Mindset Advokat Indonesia tentang Pro Bono Harus Diubah
Utama

Mindset Advokat Indonesia tentang Pro Bono Harus Diubah

Sistem pendidikan di fakultas hukum dinilai sejak awal ‘money oriented’ turut bersumbangsih melestarikan kultur para lawyer enggan ber-pro bono.

Hamalatul Qur'ani
Bacaan 2 Menit

 

Tak hanya itu, bagi firma hukum-pun, aktivitas pro bono ini juga terhitung sebagai  bentuk pertanggungjawaban sosial lawyer kepada masyarakat (Corporate Social Responsibility/CSR), bahkan semakin banyak firma hukum melakukan pro bono maka akan semakin baik pula reputasinya.

 

Hanya saja, memang yang membedakan Indonesia dengan Singapura adalah ‘kejelasan’ soal kategorisasi pro bono. Singapura melalui divisi probono pada perhimpunan advokatnya (Law Society) bahkan telah mencanangkan program-program yang jelas dan terstruktur untuk melakukan fungsi pro bono bagi lawyer sebagaimana yang telah diamanatkan S.38 (1) f dan S.38(1)(g) Legal Profession Act.

 

S.38(1)

  1. To protect and assist the public in Singapore in all matters touching or ancillary or incidental to the law;
  2. To make provision for or assist the public in the promotion of a scheme whereby impecunious persons on non-capital charges are represented by advocates

 

Tanguy mengungkapkan, setidaknya ada 4 cakupan kegiatan pro bono yang sudah diprogram oleh bar association (Law Society) untuk para lawyernya.

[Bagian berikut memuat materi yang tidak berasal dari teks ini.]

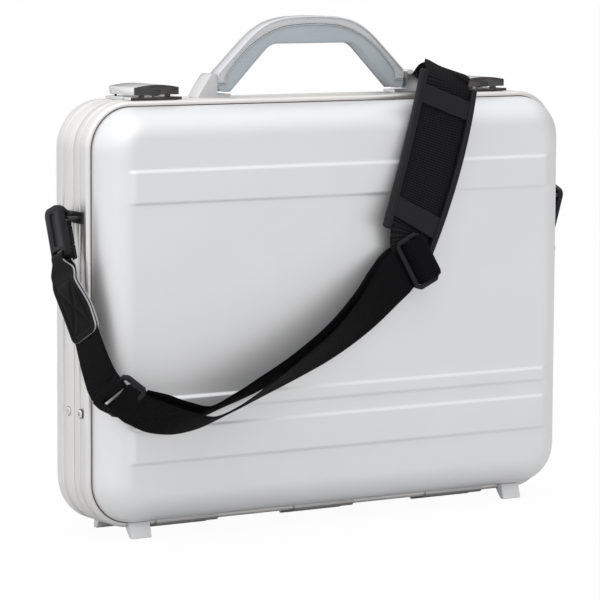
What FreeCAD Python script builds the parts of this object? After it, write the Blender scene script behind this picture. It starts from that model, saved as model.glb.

Pertama, soal peningkatan kesadaran hukum, di sini lawyer akan diberikan tugas untuk mengisi seminar, melakukan publikasi, mengerjakan projek kesadaran hukum di sekolah-sekolah termasuk mengajar dan sebagainya.

 

“Untuk meningkatkan kesadaran hukum masyarakat, bahkan lawyer Singapura telah mempublikasikan beberapa buku yang bisa didownload secara gratis dari PBSO website, seperti buku Know the Law Now!, Legalese: A legal toolkit for Community Organisations,” kata Tanguy.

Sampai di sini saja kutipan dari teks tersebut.